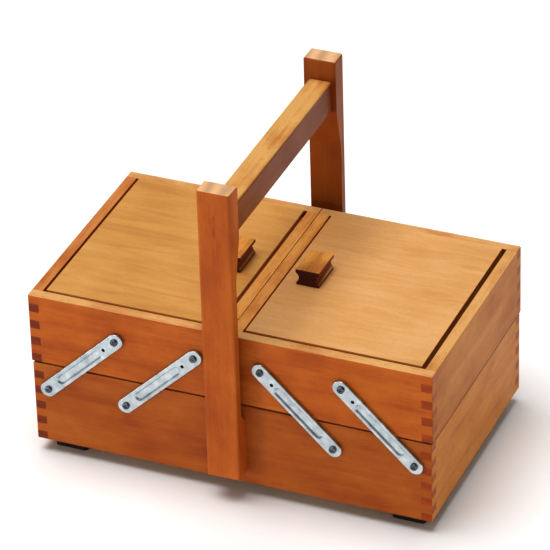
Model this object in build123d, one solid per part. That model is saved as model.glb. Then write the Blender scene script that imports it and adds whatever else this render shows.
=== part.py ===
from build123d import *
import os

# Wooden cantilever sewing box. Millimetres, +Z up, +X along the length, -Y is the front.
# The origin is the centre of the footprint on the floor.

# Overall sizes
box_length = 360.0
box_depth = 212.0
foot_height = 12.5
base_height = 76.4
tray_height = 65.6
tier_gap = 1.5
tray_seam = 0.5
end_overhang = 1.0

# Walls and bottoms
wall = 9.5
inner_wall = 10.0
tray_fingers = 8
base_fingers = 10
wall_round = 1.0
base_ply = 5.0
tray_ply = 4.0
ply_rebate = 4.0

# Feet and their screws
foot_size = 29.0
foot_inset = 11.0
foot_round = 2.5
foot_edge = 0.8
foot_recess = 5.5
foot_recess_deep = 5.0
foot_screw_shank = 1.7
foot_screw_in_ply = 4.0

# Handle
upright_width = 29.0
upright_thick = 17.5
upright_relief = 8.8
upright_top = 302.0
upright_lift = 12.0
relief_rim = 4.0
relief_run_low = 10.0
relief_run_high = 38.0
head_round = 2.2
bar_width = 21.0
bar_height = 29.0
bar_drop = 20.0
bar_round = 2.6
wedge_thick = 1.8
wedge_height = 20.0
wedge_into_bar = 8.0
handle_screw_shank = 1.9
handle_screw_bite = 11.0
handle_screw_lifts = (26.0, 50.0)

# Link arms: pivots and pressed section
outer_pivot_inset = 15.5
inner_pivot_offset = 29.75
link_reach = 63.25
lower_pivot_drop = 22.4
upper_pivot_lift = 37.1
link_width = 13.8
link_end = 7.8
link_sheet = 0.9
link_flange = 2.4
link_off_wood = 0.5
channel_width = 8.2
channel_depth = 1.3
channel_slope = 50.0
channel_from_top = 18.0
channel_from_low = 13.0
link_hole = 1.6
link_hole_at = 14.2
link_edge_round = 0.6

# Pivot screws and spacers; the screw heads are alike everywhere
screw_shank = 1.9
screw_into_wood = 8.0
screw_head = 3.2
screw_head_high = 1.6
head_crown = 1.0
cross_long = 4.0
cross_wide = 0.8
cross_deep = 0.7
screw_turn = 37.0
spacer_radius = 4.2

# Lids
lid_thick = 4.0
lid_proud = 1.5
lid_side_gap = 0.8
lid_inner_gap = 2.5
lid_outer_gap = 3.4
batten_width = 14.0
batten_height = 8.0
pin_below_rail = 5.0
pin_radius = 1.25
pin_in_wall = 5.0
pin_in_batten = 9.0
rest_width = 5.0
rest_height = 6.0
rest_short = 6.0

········

Copy down the material exactly as written.

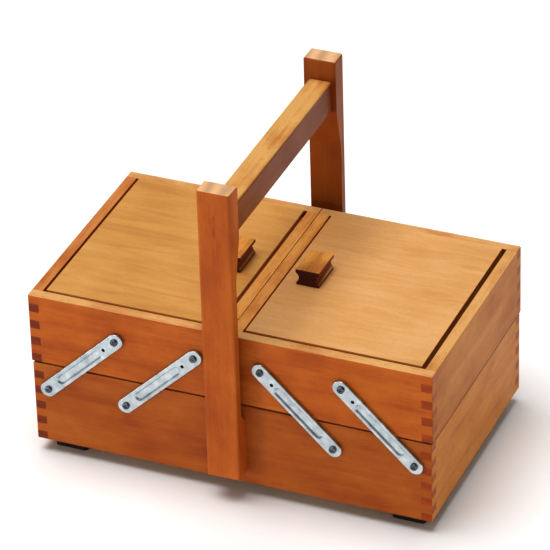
Model this object in build123d, one solid per part. That model is saved as model.glb. Then write the Blender scene script that imports it and adds whatever else this render shows.
=== part.py ===
from build123d import *
import os

# Wooden cantilever sewing box. Millimetres, +Z up, +X along the length, -Y is the front.
# The origin is the centre of the footprint on the floor.

# Overall sizes
box_length = 360.0
box_depth = 212.0
foot_height = 12.5
base_height = 76.4
tray_height = 65.6
tier_gap = 1.5
tray_seam = 0.5
end_overhang = 1.0

# Walls and bottoms
wall = 9.5
inner_wall = 10.0
tray_fingers = 8
base_fingers = 10
wall_round = 1.0
base_ply = 5.0
tray_ply = 4.0
ply_rebate = 4.0

# Feet and their screws
foot_size = 29.0
foot_inset = 11.0
foot_round = 2.5
foot_edge = 0.8
foot_recess = 5.5
foot_recess_deep = 5.0
foot_screw_shank = 1.7
foot_screw_in_ply = 4.0

# Handle
upright_width = 29.0
upright_thick = 17.5
upright_relief = 8.8
upright_top = 302.0
upright_lift = 12.0
relief_rim = 4.0
relief_run_low = 10.0
relief_run_high = 38.0
head_round = 2.2
bar_width = 21.0
bar_height = 29.0
bar_drop = 20.0
bar_round = 2.6
wedge_thick = 1.8
wedge_height = 20.0
wedge_into_bar = 8.0
handle_screw_shank = 1.9
handle_screw_bite = 11.0
handle_screw_lifts = (26.0, 50.0)

# Link arms: pivots and pressed section
outer_pivot_inset = 15.5
inner_pivot_offset = 29.75
link_reach = 63.25
lower_pivot_drop = 22.4
upper_pivot_lift = 37.1
link_width = 13.8
link_end = 7.8
link_sheet = 0.9
link_flange = 2.4
link_off_wood = 0.5
channel_width = 8.2
channel_depth = 1.3
channel_slope = 50.0
channel_from_top = 18.0
channel_from_low = 13.0
link_hole = 1.6
link_hole_at = 14.2
link_edge_round = 0.6

# Pivot screws and spacers; the screw heads are alike everywhere
screw_shank = 1.9
screw_into_wood = 8.0
screw_head = 3.2
screw_head_high = 1.6
head_crown = 1.0
cross_long = 4.0
cross_wide = 0.8
cross_deep = 0.7
screw_turn = 37.0
spacer_radius = 4.2

# Lids
lid_thick = 4.0
lid_proud = 1.5
lid_side_gap = 0.8
lid_inner_gap = 2.5
lid_outer_gap = 3.4
batten_width = 14.0
batten_height = 8.0
pin_below_rail = 5.0
pin_radius = 1.25
pin_in_wall = 5.0
pin_in_batten = 9.0
rest_width = 5.0
rest_height = 6.0
rest_short = 6.0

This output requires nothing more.